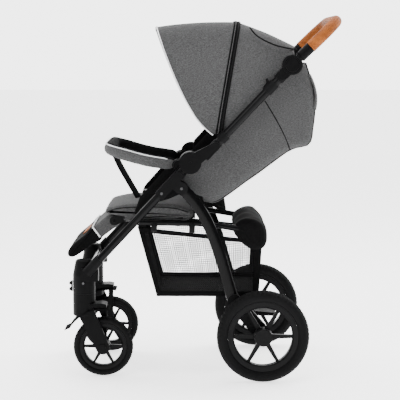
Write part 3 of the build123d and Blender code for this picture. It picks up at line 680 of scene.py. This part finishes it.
# ---- handle ----
HANDLE_TOP = (222.0, 1086.0)
HANDLE_HALF, HANDLE_BEND = 215, 78.0
HANDLE_ANGLE = math.degrees(math.atan2(HANDLE_TOP[1] - HANDLE_PIVOT[1], HANDLE_TOP[0] - HANDLE_PIVOT[0]))


def handle_line(start):
    """The handle's middle line from a distance up one arm, over the top and down to the same on the other."""
    foot = polar(HANDLE_PIVOT, HANDLE_ANGLE, start)
    arm = math.dist(foot, HANDLE_TOP) - HANDLE_BEND
    half = [at(polar(foot, HANDLE_ANGLE, arm * k / 8), -HANDLE_HALF) for k in range(8)]
    for k in range(13):
        a = math.pi / 2 * k / 12
        place = polar(foot, HANDLE_ANGLE, arm + HANDLE_BEND * math.sin(a))
        half.append(at(place, -HANDLE_HALF + HANDLE_BEND * (1 - math.cos(a))))
    half += [at(place, y) for y in range(-120, 0, 20)]
    return half + [at(place, 0.0)] + [(x, -y, z) for x, y, z in reversed(half)]


tube("handle_leather", handle_line(76), 17.6, LEATHER, "handle", sides=28)
for side in SIDES.values():
    arm = [at(polar(HANDLE_PIVOT, HANDLE_ANGLE, a), side * HANDLE_HALF) for a in (33, 40, 70, 77)]
    tube(f"handle_sleeve_{side + 1}", arm, 16.4, PLASTIC, "handle", sides=28)

# ---- bumper bar ----
def corner_path(points, radius):
    """A polyline in space with its corners rounded."""
    out = [points[0]]
    for a, b, c in zip(points, points[1:], points[2:]):
        back_by = min(radius, math.dist(a, b) * 0.48, math.dist(b, c) * 0.48)
        p, q = lerp(b, a, back_by / math.dist(a, b)), lerp(b, c, back_by / math.dist(b, c))
        for k in range(11):
            t = k / 10
            out.append(lerp(lerp(p, b, t), lerp(b, q, t), t))
    out.append(points[-1])
    return out


def resample(points, n):
    return [along_path(points, k / (n - 1)) for k in range(n)]


BUMPER_PIVOT = (-256, 652)
OVAL_Y, OVAL_Z = 14.5, 19.0
arm = [(-262, -172, 652), (-356, -172, 665), (-470, -172, 699)]
bar = resample(corner_path(arm + [(x, -y, z) for x, y, z in reversed(arm)], 92), 120)


def sweep_oval(path, around, grow=0.0, wrinkle=0.0):
    """Rings of an upright oval along a path, rounded off at the ends."""
    verts = []
    n = len(path)
    for i, p in enumerate(path):
        t = (Vector(path[min(i + 1, n - 1)]) - Vector(path[max(i - 1, 0)])).normalized()
        flat = Vector((-t.y, t.x, 0)).normalized()
        up = flat.cross(t) * -1
        near = min(i, n - 1 - i, 4) / 4
        cap = math.sqrt(max(0.03, 1 - (1 - near) ** 2))
        for k in around:
            a = math.radians(k)
            out = flat * math.cos(a) * (OVAL_Y + grow) * cap + up * math.sin(a) * (OVAL_Z + grow) * cap
            verts.append(ruffle(tuple(Vector(p) + out), wrinkle, 30.0))
    return verts


ring = range(0, 360, 12)
verts = sweep_oval(bar, ring, wrinkle=0.8)
cols = len(ring)
faces = grid_faces(len(bar), cols, close_cols=True) + end_caps(len(bar), cols)


def bar_cloth(poly):
    """The outside and underside are grey; the top and inside are black."""
    k = (poly.index % cols) * 12
    return 1 if 48 <= k < 228 else 0


bumper = piece("bumper_pad", verts, faces, [GREY, BLACK], "bumper", ["bumper_bar"], bar_cloth)
for name, angle in (("upper", 48), ("lower", 228)):
    line = sweep_oval(bar[3:-3], [angle], grow=0.8)
    tube(f"bumper_piping_{name}", line, 1.8, WHITE if name == "upper" else BLACK, "bumper")
for side in SIDES.values():
    verts, around = [], 32
    for y, r in ((184, 9), (187, 9), (187.2, 14.6), (199.4, 14.6), (199.5, 9)):
        for k in range(around):
            turn = 2 * math.pi * k / around
            verts.append(at(polar(BUMPER_PIVOT, 0, r * math.cos(turn), r * math.sin(turn)), side * y))
    faces = grid_faces(5, around, close_cols=True)
    faces += [tuple(range(around)), tuple(range(4 * around, 5 * around))]
    piece(f"bumper_adaptor_{side + 1}", verts, faces, PLASTIC, "bumper", flat=True)
strap = smooth_path([(-464, 682), (-446, 640), (-416, 586), (-384, 531)], 8)
rows = [[(x + w * 0.55, w * 0.84, z + w * 0.2) for w in (-13, -4, 4, 13)] for x, z in strap]
sheet(
    "crotch_strap_web", rows, WEB,
    thickness=2.6, replaces=["crotch_strap"],
    blend=("bumper", "lower_frame", m(-455, 0, 668), m(-392, 0, 556)),
)

# ---- basket ----
NET_HALF, BINDING_HALF, ACROSS_HALF = 184, 185.4, 183
TOP_F, LOW_F, LOW_R, TOP_R = (-380.0, 462.0), (-322.0, 248.0), (-11.0, 248.0), (-1.0, 420.0)
BAND, THREAD = 15.0, 1.7
LOOP = [(186, -22), (200, -8), (201, 4), (196, 11), (184, 11), (180.5, 2), (182, -12)]


def patch_rows(corners, across, up):
    """Rows of points over a four-sided patch."""
    a, b, c, d = corners
    return [
        [lerp(lerp(a, b, k / across), lerp(d, c, k / across), i / up) for k in range(across + 1)]
        for i in range(up + 1)
    ]


def net(name, corners, across, up, replaces=()):
    """Netting over a four-sided patch: real threads round square cells."""
    verts = [p for row in patch_rows(corners, across, up) for p in row]
    faces = grid_faces(up + 1, across + 1)
    obj = piece(name, verts, faces, NET, "lower_frame", replaces, flat=True)
    mod = obj.modifiers.new("threads", "WIREFRAME")
    mod.thickness = THREAD / 1000
    mod.use_even_offset = False
    mod.use_replace = True


def side_patch(y, *corners):
    """A patch that stands upright along one side."""
    return [at(p, y) for p in corners]


def cross_patch(low, high, half):
    """A patch that runs from side to side between two side-view points."""
    return [at(low, -half), at(low, half), at(high, half), at(high, -half)]


def cloth_patch(name, corners, across, up, thickness=1.8, wrinkle=0.8):
    """Black cloth over a four-sided patch."""
    rows = [[ruffle(p, wrinkle, 50.0) for p in row] for row in patch_rows(corners, across, up)]
    sheet(name, rows, BLACK, thickness=thickness, body="lower_frame")


band_f, band_r = lerp(LOW_F, TOP_F, BAND / 214), lerp(LOW_R, TOP_R, BAND / 172)
for side in SIDES.values():
    net(f"basket_net_{side + 1}", side_patch(side * NET_HALF, band_f, band_r, TOP_R, TOP_F), 56, 29,
        ["basket"] if side > 0 else ())
    band = side_patch(side * NET_HALF, LOW_F, LOW_R, band_r, band_f)
    cloth_patch(f"basket_band_{side + 1}", band, 30, 5)
    for name, corners, flat in (
        ("front", (LOW_F, lerp(LOW_F, LOW_R, 0.045), lerp(TOP_F, TOP_R, 0.04), TOP_F), (0.015, 0.225)),
        ("rear", (lerp(LOW_R, LOW_F, 0.06), LOW_R, TOP_R, lerp(TOP_R, TOP_F, 0.05)), (0.021, 0.19)),
        ("top", (lerp(TOP_F, LOW_F, 0.07), lerp(TOP_R, LOW_R, 0.07), TOP_R, TOP_F), (0.384, 0.0155)),
    ):
        cloth_patch(f"basket_{name}_binding_{side + 1}", side_patch(side * BINDING_HALF, *corners),
                    8, 8, thickness=1.4, wrinkle=0.3)
    for k, x in enumerate((-330, -215)):
        z = 470 - (x + 402) * 0.02
        loop = smooth_path([(x, side * y, z + dz) for y, dz in LOOP], 3)
        rows = [[(p[0] + w, p[1], p[2]) for w in (-9, 0, 9)] for p in loop]
        sheet(f"basket_loop_{side + 1}_{k}", rows, WEB,
              thickness=1.4, body="lower_frame")
net("basket_net_front", cross_patch(band_f, TOP_F, 182), 54, 29)
net("basket_net_rear", cross_patch(band_r, TOP_R, 182), 54, 23)
bottom = cross_patch(LOW_F, LOW_R, ACROSS_HALF)
cloth_patch("basket_floor_cloth", bottom, 20, 20)
for name, low, high in (("front", LOW_F, band_f), ("rear", LOW_R, band_r)):
    band = cross_patch(low, high, ACROSS_HALF)
    cloth_patch(f"basket_band_{name}", band, 20, 5)
pouch_profile = [
    (-84, 456), (-72, 476), (-46, 487), (-16, 482), (8, 460), (17, 428), (8, 404), (-10, 392), (-32, 392),
    (-54, 404), (-72, 424), (-83, 440),
]
pad("basket_pouch_cloth", pouch_profile, 203, BLACK, "lower_frame", ["basket_pouch"],
    soft=26, wrinkle=5.0, stations=60)


# ---- tyres ----
GROOVE = 2.4


def tyre(where, radius, width, rim_r, x, y, blocks):
    """A foam tyre with a block tread cut into it. It stands on the floor."""
    depth = 0.56 * (radius - rim_r)
    centre_r = radius - depth
    section = []
    for k in range(37):
        a = math.radians(-141 + 282 * k / 36)
        section.append((centre_r + depth * math.cos(a), width / 2 * math.sin(a), a))
    around = blocks * 6
    verts = []
    for i in range(around):
        turn = 2 * math.pi * i / around
        for r, w, a in section:
            lane = 0 if abs(w) < width * 0.13 else 1
            phase = (i + (3 if lane else 0) + (1 if w > 0 else 0)) % 6
            between_blocks = phase == 0 and abs(a) < math.radians(64)
            between_lanes = abs(abs(w) - width * 0.15) < width * 0.02 and abs(a) < 1
            rr = r - (GROOVE if between_blocks or between_lanes else 0.0)
            verts.append((x + rr * math.cos(turn), y + w, radius + rr * math.sin(turn)))
    end, name = where.split("_")
    faces = grid_faces(around, len(section), close_rows=True, close_cols=True)
    piece(f"tread_{where}", verts, faces, TYRE, f"{end}_wheel_{name}", [f"{end}_tyre_{name}"])


for name, side in SIDES.items():
    tyre(f"rear_{name}", 140, 46, 106, 0, side * 267, 64)
    tyre(f"front_{name}", 92, 36, 72, -488, side * 180, 46)

# ---- floor, lights and camera ----
bpy.ops.mesh.primitive_plane_add(size=60, location=(0, 0, -0.0005))
floor = bpy.context.object
floor.name = "floor"
mat, nodes, links, bsdf = new_material("floor_pale")
bsdf.inputs["Base Color"].default_value = (0.93, 0.93, 0.93, 1)
bsdf.inputs["Roughness"].default_value = 0.9
bsdf.inputs["Emission Color"].default_value = (1, 1, 1, 1)
bsdf.inputs["Emission Strength"].default_value = 1.8
floor.data.materials.append(mat)

world = bpy.data.worlds.new("studio")
bpy.context.scene.world = world
world.use_nodes = True
nodes, links = world.node_tree.nodes, world.node_tree.links
direction = nodes.new("ShaderNodeTexCoord")
split = nodes.new("ShaderNodeSeparateXYZ")
links.new(direction.outputs["Generated"], split.inputs["Vector"])
backdrop = ramp(nodes, [(0.0, 0.035), (0.5, 0.07), (0.62, 1.0)])
shift = nodes.new("ShaderNodeMath")
shift.operation = "MULTIPLY_ADD"
shift.inputs[1].default_value = 0.5
shift.inputs[2].default_value = 0.5
links.new(split.outputs["Y"], shift.inputs[0])
links.new(shift.outputs["Value"], backdrop.inputs["Fac"])
links.new(backdrop.outputs["Color"], nodes["Background"].inputs["Color"])
nodes["Background"].inputs["Strength"].default_value = 4.4


def area_light(name, place, target, size, power):
    light = bpy.data.lights.new(name, "AREA")
    light.shape = "SQUARE"
    light.size = size
    light.energy = power
    obj = bpy.data.objects.new(name, light)
    bpy.context.scene.collection.objects.link(obj)
    obj.location = place
    obj.rotation_euler = (Vector(target) - Vector(place)).to_track_quat("-Z", "Y").to_euler()


area_light("key", (-2.2, -3.2, 3.4), (0, 0, 0.5), 2.2, 110)
area_light("top", (0.2, -0.4, 3.6), (0, 0, 0.4), 2.4, 130)
area_light("rim", (2.8, 1.6, 2.4), (0, 0, 0.6), 1.6, 60)

camera_data = bpy.data.cameras.new("camera")
camera_data.lens = 126.5
camera_data.sensor_width = 36
camera = bpy.data.objects.new("camera", camera_data)
bpy.context.scene.collection.objects.link(camera)
camera.location = (-0.0068, -4.4413, 1.0033)
camera.rotation_euler = (math.radians(83.85), 0, 0)
bpy.context.scene.camera = camera
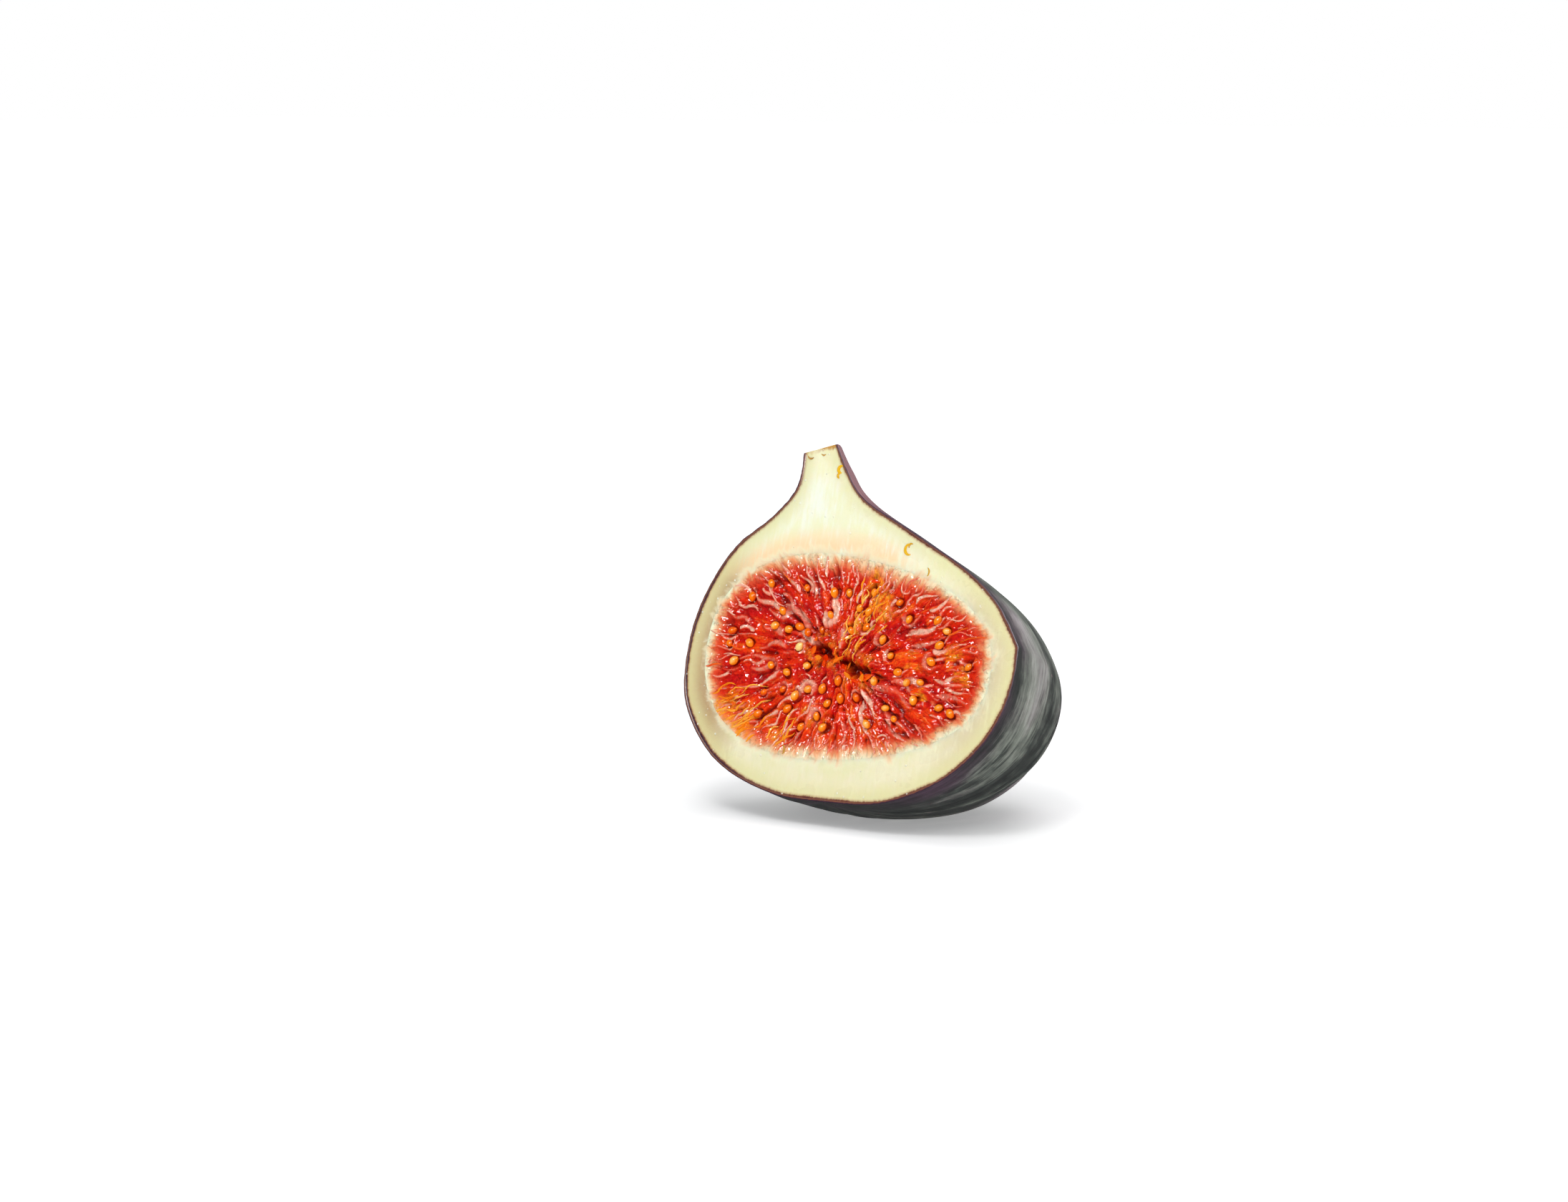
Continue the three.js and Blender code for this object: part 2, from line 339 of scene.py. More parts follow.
####################
- [EXERCISE DESCRIPTION]: Word for word, reproduce the listing above from its start up to and including the line that has "HANDLE_ANGLE = math.degrees(math.atan2(HANDLE_TOP[1]". Give only those lines.

- [EXPECTED ANSWER]:
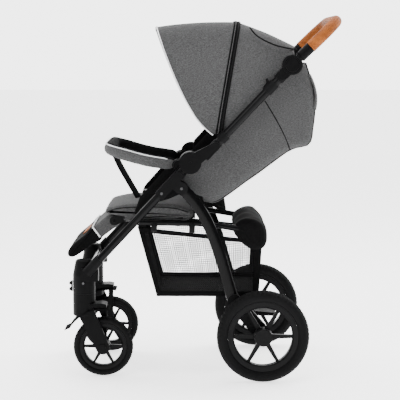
Write part 3 of the build123d and Blender code for this picture. It picks up at line 680 of scene.py. This part finishes it.
# ---- handle ----
HANDLE_TOP = (222.0, 1086.0)
HANDLE_HALF, HANDLE_BEND = 215, 78.0
HANDLE_ANGLE = math.degrees(math.atan2(HANDLE_TOP[1] - HANDLE_PIVOT[1], HANDLE_TOP[0] - HANDLE_PIVOT[0]))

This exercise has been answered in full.